■ Stated exercise:
Print, exactly as written, every line from the first line of the records below through the line containing "ROOM_GLOW = 0.08", and nothing further.

■ Input for this task:
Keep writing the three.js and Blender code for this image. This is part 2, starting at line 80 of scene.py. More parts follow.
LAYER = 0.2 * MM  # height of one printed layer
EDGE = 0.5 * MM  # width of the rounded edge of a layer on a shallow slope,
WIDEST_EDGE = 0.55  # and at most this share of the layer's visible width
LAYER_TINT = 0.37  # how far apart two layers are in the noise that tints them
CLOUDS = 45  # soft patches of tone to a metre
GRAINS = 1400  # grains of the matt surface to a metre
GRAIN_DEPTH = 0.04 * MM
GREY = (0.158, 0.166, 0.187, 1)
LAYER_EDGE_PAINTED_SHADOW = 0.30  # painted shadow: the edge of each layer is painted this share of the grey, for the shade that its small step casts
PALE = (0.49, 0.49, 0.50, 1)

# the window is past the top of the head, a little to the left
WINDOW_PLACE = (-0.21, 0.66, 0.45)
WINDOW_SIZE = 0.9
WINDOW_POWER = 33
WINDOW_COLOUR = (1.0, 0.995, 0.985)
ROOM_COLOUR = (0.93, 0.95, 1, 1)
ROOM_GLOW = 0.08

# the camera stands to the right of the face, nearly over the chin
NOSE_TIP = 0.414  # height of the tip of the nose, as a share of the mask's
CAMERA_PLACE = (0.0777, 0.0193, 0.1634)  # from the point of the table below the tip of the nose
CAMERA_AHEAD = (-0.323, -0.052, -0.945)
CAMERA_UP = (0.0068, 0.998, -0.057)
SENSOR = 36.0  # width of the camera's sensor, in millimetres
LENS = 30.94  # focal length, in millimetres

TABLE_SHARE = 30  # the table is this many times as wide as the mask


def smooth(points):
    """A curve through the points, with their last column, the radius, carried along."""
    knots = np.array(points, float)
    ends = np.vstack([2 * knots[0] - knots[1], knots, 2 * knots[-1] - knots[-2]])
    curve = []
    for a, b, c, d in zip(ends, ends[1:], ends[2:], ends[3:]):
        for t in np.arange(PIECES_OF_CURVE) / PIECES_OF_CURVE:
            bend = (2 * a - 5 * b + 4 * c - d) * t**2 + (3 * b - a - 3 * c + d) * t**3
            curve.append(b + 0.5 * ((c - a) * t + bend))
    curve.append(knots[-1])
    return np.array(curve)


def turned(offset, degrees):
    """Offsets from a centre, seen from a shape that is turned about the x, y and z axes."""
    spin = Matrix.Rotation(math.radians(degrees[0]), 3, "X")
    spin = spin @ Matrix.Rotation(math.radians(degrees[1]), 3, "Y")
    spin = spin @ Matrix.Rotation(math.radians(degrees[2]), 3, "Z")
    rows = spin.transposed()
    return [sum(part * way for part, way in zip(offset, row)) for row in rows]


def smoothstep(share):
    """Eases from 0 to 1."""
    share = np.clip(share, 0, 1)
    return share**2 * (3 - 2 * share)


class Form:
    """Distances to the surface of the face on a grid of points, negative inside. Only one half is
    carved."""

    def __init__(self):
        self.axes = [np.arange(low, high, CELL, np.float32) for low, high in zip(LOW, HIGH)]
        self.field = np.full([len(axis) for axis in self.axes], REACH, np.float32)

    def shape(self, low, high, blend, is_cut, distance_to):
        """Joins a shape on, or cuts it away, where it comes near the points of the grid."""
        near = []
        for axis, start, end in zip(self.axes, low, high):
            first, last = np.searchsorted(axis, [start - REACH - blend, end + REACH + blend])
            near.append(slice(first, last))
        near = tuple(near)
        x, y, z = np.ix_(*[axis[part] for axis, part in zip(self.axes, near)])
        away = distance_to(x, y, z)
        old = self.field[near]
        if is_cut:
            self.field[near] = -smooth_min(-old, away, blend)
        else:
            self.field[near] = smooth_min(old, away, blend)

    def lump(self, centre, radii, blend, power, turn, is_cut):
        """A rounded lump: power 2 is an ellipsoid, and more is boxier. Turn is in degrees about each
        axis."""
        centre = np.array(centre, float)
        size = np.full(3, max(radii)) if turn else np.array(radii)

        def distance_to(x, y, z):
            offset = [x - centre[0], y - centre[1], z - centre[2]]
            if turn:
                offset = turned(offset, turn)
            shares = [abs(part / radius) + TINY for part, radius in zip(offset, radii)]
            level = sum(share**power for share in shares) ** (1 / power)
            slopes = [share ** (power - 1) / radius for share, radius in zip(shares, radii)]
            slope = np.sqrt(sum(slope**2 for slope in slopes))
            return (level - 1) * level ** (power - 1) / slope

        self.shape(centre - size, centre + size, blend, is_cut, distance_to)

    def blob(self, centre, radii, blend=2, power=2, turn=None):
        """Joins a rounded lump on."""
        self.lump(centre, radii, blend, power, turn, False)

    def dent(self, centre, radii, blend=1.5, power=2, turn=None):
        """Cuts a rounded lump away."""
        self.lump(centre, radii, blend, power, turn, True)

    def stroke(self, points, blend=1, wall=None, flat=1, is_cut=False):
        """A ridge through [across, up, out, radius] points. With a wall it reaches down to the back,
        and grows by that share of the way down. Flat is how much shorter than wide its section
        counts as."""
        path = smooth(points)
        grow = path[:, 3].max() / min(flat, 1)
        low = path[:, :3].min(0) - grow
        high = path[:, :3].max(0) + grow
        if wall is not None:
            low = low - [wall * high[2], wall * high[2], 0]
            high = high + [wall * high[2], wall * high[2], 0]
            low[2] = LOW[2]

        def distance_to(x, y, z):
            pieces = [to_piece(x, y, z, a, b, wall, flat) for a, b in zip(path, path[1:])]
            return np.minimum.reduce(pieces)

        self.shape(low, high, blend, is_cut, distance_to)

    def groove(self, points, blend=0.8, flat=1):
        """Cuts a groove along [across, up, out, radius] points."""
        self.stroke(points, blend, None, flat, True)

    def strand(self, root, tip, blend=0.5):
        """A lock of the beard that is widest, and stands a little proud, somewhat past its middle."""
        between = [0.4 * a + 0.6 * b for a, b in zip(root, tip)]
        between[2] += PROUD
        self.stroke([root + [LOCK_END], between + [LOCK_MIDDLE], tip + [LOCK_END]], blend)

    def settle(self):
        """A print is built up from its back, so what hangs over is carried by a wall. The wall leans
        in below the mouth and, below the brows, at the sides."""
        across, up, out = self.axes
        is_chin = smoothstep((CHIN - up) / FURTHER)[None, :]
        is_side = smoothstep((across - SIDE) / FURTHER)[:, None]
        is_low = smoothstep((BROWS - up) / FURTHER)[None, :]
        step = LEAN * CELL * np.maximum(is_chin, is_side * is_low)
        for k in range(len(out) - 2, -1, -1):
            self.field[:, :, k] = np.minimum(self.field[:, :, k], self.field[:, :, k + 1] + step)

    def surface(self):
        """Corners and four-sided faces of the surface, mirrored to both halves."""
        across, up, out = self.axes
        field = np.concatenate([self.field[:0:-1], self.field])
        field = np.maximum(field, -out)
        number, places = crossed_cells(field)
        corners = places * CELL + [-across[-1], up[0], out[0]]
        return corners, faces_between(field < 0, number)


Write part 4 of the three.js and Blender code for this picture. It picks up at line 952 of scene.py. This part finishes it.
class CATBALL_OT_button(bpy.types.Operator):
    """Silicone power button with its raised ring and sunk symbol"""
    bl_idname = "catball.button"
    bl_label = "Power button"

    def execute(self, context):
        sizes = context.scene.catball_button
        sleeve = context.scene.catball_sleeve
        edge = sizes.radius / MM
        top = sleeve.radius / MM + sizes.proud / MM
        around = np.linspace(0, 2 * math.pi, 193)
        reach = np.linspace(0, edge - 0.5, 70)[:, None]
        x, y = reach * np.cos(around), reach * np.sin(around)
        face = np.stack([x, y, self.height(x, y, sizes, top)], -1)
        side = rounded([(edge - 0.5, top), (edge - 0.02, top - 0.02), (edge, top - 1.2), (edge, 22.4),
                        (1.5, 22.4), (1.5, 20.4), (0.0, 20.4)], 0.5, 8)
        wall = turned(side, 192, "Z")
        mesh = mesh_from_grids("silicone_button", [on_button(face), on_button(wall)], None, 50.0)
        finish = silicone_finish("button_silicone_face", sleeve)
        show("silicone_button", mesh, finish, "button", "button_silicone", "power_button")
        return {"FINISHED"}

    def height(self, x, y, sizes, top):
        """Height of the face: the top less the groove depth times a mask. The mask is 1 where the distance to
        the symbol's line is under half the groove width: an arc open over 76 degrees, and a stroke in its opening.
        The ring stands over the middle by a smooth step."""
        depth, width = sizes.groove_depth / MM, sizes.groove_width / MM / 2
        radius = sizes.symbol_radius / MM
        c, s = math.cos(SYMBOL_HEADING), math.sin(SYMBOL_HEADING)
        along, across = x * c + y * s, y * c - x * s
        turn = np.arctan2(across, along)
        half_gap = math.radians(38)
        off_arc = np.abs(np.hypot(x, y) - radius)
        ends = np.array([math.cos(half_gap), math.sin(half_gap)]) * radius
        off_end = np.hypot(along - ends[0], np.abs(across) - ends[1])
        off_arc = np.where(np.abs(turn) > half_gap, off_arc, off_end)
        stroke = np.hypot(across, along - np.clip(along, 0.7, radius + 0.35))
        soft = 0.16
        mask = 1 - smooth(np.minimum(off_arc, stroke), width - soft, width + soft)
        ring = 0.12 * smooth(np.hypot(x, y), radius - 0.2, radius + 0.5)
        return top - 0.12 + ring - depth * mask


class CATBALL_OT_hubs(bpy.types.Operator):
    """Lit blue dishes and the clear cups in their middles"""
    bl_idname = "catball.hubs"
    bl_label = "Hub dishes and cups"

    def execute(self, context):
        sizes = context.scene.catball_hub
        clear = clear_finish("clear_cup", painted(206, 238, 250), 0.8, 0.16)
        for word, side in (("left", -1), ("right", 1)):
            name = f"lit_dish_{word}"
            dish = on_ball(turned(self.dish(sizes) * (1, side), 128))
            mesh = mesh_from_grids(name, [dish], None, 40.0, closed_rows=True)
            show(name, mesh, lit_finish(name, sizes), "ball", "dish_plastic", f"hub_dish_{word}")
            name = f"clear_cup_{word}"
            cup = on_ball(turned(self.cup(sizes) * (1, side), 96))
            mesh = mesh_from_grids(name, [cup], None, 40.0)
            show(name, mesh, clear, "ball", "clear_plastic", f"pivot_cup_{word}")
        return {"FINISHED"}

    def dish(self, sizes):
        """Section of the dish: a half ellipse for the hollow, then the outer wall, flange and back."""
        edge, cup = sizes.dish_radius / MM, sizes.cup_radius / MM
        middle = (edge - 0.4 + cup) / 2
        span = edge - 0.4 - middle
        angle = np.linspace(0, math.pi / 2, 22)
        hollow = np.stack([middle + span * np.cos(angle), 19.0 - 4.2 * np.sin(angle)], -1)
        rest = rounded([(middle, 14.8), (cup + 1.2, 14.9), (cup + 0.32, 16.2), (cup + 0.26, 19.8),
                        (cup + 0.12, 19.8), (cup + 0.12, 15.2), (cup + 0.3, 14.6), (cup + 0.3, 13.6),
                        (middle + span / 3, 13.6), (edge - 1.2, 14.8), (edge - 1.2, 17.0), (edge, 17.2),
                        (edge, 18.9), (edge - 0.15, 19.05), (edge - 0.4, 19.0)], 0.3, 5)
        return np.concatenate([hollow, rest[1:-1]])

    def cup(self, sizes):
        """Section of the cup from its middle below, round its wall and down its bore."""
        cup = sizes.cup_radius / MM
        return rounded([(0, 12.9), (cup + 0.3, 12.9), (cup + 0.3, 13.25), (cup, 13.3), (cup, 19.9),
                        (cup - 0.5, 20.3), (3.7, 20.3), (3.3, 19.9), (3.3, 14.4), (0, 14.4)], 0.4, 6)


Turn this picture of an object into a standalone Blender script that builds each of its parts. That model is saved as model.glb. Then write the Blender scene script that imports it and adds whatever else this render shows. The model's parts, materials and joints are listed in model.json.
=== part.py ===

■ Written answer:
Keep writing the three.js and Blender code for this image. This is part 2, starting at line 80 of scene.py. More parts follow.
LAYER = 0.2 * MM  # height of one printed layer
EDGE = 0.5 * MM  # width of the rounded edge of a layer on a shallow slope,
WIDEST_EDGE = 0.55  # and at most this share of the layer's visible width
LAYER_TINT = 0.37  # how far apart two layers are in the noise that tints them
CLOUDS = 45  # soft patches of tone to a metre
GRAINS = 1400  # grains of the matt surface to a metre
GRAIN_DEPTH = 0.04 * MM
GREY = (0.158, 0.166, 0.187, 1)
LAYER_EDGE_PAINTED_SHADOW = 0.30  # painted shadow: the edge of each layer is painted this share of the grey, for the shade that its small step casts
PALE = (0.49, 0.49, 0.50, 1)

# the window is past the top of the head, a little to the left
WINDOW_PLACE = (-0.21, 0.66, 0.45)
WINDOW_SIZE = 0.9
WINDOW_POWER = 33
WINDOW_COLOUR = (1.0, 0.995, 0.985)
ROOM_COLOUR = (0.93, 0.95, 1, 1)
ROOM_GLOW = 0.08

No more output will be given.